Adrian student wins state speech championship
ADRIAN -- "I think that is the single best performance I have given in four years of speech," said Adrian High School Senior Nick Lorang after giving the performance that won him the Minnesota state championship in Great Speeches.
While Lorang has been in speech since his freshman year, he said this was his most successful year by far, especially since this is also the first time he won a trip to the state tournament.
After three years of ending each speech season disappointed and falling short of the state competition, Lorang described the state tournament as "really a rush."
"People have asked me if I was excited or emotional, but I describe it as being wired -- like nervous but in a good way," he said.
He explained that the state speech competition starts with preliminary rounds, the winners of which go on to the final round.
"After the three preliminary rounds, I was feeling good, but I didn't know what to expect because the variety (of competitors) at state is different than it is in our area," he said.

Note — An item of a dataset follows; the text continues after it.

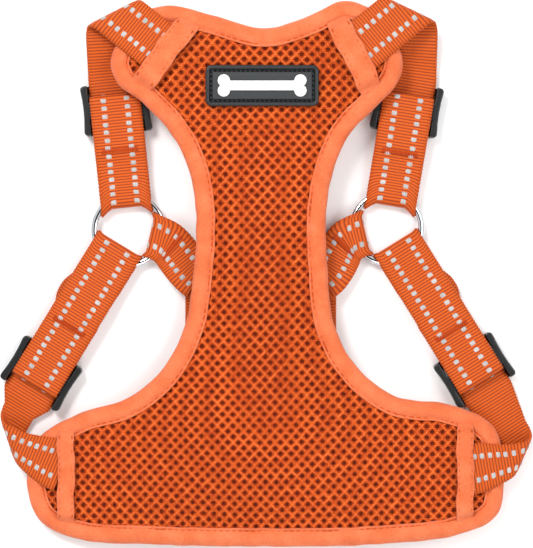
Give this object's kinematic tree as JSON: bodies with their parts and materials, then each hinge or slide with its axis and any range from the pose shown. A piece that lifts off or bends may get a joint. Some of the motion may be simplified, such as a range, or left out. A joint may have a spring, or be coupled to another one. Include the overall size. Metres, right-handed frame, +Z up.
{
  "type": "no pull dog harness",
  "caption": "Step-in no pull dog harness laid flat: padded mesh chest panel, adjustable reflective webbing straps, side rings and a back buckle.",
  "frame": {"origin": "on the surface it lies on, under the middle of its outline", "axes": "+Z up out of the chest panel's face (shortest), +Y towards the neck end (longest), +X to the right seen from above"},
  "size_m": [0.2666, 0.2729, 0.0205],
  "materials": {
    "air_mesh": "open air mesh with staggered round holes",
    "lining": "soft knitted lining",
    "foam": "soft foam core",
    "binding": "soft brushed edge binding",
    "webbing": "ribbed nylon webbing with reflective stitching",
    "moulded_plastic": "satin moulded",
    "ring_metal": "polished plating",
    "patch_rubber": "moulded matt rubber",
    "emblem_rubber": "moulded white rubber"
  },
  "bodies": {
    "shoulder_left_slider": {"shoulder_slider_left": "moulded_plastic", "shoulder_return_left": "webbing"},
    "shoulder_right_slider": {"shoulder_slider_right": "moulded_plastic", "shoulder_return_right": "webbing"},
    "girth_left_slider": {"girth_slider_left": "moulded_plastic", "girth_return_left": "webbing"},
    "girth_right_slider": {"girth_slider_right": "moulded_plastic", "girth_return_right": "webbing"},
    "o_ring_left_body": {"o_ring_left": "ring_metal"},
    "o_ring_right_body": {"o_ring_right": "ring_metal"},
    "plug_half": {"buckle_plug": "moulded_plastic"},
    "leash_ring_left_body": {"leash_ring_left": "ring_metal"},
    "leash_ring_right_body": {"leash_ring_right": "ring_metal"},
    "harness": {"panel_lining": "lining", "panel_foam": "foam", "mesh_face": "air_mesh", "edge_binding": "binding", "upper_band_left": "binding", "upper_band_right": "binding", "lower_band_left": "binding", "lower_band_right": "binding", "shoulder_strap_left": "webbing", "shoulder_strap_right": "webbing", "girth_strap_left": "webbing", "girth_strap_right": "webbing", "buckle_socket": "moulded_plastic", "back_strap_left": "webbing", "leash_tab_left": "webbing", "back_strap_right": "webbing", "leash_tab_right": "webbing", "patch": "patch_rubber", "patch_emblem": "emblem_rubber"}
  },
  "joints": [
    {"name": "shoulder_left_adjust", "type": "slide", "parent": "harness", "child": "shoulder_left_slider", "axis": [0.1011, -0.9949, 0], "range_m": [-0.004, 0.014], "deforming": ["shoulder_return_left"]},
    {"name": "shoulder_right_adjust", "type": "slide", "parent": "harness", "child": "shoulder_right_slider", "axis": [-0.1633, -0.9866, 0], "range_m": [-0.004, 0.014], "deforming": ["shoulder_return_right"]},
    {"name": "girth_left_adjust", "type": "slide", "parent": "harness", "child": "girth_left_slider", "axis": [0.521, 0.8536, 0], "range_m": [0, 0.02], "deforming": ["girth_return_left"]},
    {"name": "girth_right_adjust", "type": "slide", "parent": "harness", "child": "girth_right_slider", "axis": [-0.5255, 0.8508, 0], "range_m": [0, 0.02], "deforming": ["girth_return_right"]},
    {"name": "o_ring_left_spin", "type": "hinge", "parent": "harness", "child": "o_ring_left_body", "pos_m": [-0.06875, 0.0218, 0.00345], "axis": [0, 0, 1], "continuous": true},
    {"name": "o_ring_right_spin", "type": "hinge", "parent": "harness", "child": "o_ring_right_body", "pos_m": [0.0605, 0.0228, 0.00345], "axis": [0, 0, 1], "continuous": true},
    {"name": "buckle_release", "type": "slide", "parent": "harness", "child": "plug_half", "axis": [-1, 0, 0], "range_m": [0, 0.018], "deforming": ["back_strap_left"]},
    {"name": "leash_ring_left_swing", "type": "hinge", "parent": "harness", "child": "leash_ring_left_body", "pos_m": [-0.0323, -0.038, 0.00315], "axis": [1, 0, 0], "range_deg": [0, 150]},
    {"name": "leash_ring_right_swing", "type": "hinge", "parent": "harness", "child": "leash_ring_right_body", "pos_m": [0.027, -0.038, 0.00315], "axis": [1, 0, 0], "range_deg": [0, 150]}
  ]
}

Lorang said when the finals were posted, he was excited to find his name on the list of those going on to the last round.
"I was actually posted to speak last, which I thought was a good thing, that way I'd be the last thing the judge remembers," he said.
Even though after the final round he felt very confident of the performance he had given, Lorang said defeating the other 24 competitors in his category at state and receiving the championship award was "unreal."
"It was a surprise when they actually put that in my hands," he said with a laugh.
This was Lorang's first year competing in Great Speeches, a category in which students present and analyze a speech from history.
Lorang chose a speech given by President Bill Clinton in 1993 in the same church where Martin Luther King, Jr. gave his last speech. Often titled "The Freedom to Die," the speech advocates for increased gun control because of what was going on at the time.
"(The speech) transforms the victims of gun violence into a symbol for our nation's unity and values. As it is symbolically transforming into a good thing from a bad thing, it gives morality to what the president is proposing," Lorang said.
Throughout the speech, Clinton pushes for stricter gun control and presents it in such a way that it is perceived as a moral decision rather than a political one.
Speech coach Jason Olson said part of choosing a good speech to compete in Great Speeches is selecting one that also has a current connection or relevance to today.
"We looked at this (speech) right around the time of the Sandy Hook shooting, and obviously really has a current connection," he said.
"Part of the time, I'm performing it as Clinton gave it, and part of the time, I'm doing analysis. We do a rhetorical model to analyze the speech and break it down and say why it was great and why it was effective," Lorang explained.
While Adrian has had one other state speech champion, "It's not a very common thing for any school," Olson said.
He praised the work that Lorang put into preparing his speech and attributed Lorang's success to his dedication and determination.
"Nick is very driven. He's very much a perfectionist. The nice thing is that he does a lot of things independently. Because of that, he makes it easy to cleanup (the speech) and make it stronger, because he's doing so much on his own.
"It's very obvious that Nick had a fabulous season and he was very deserving. Like any sport, it's a tremendous accomplishment when you are state champion. No one should underestimate the amount of work he had to put in, because it really is a testament to how hard he was willing to work to win," Olson said.
Lorang said he plans to attend South Dakota State University next year to study pre-medicine, and even though he doesn't anticipate using the skills he learned in speech competitively anymore, he knows they will help him in whatever he does.
"The skills that I've developed and learned, I'll be able to carry with me my entire life, and that is the value of the speech program," he said.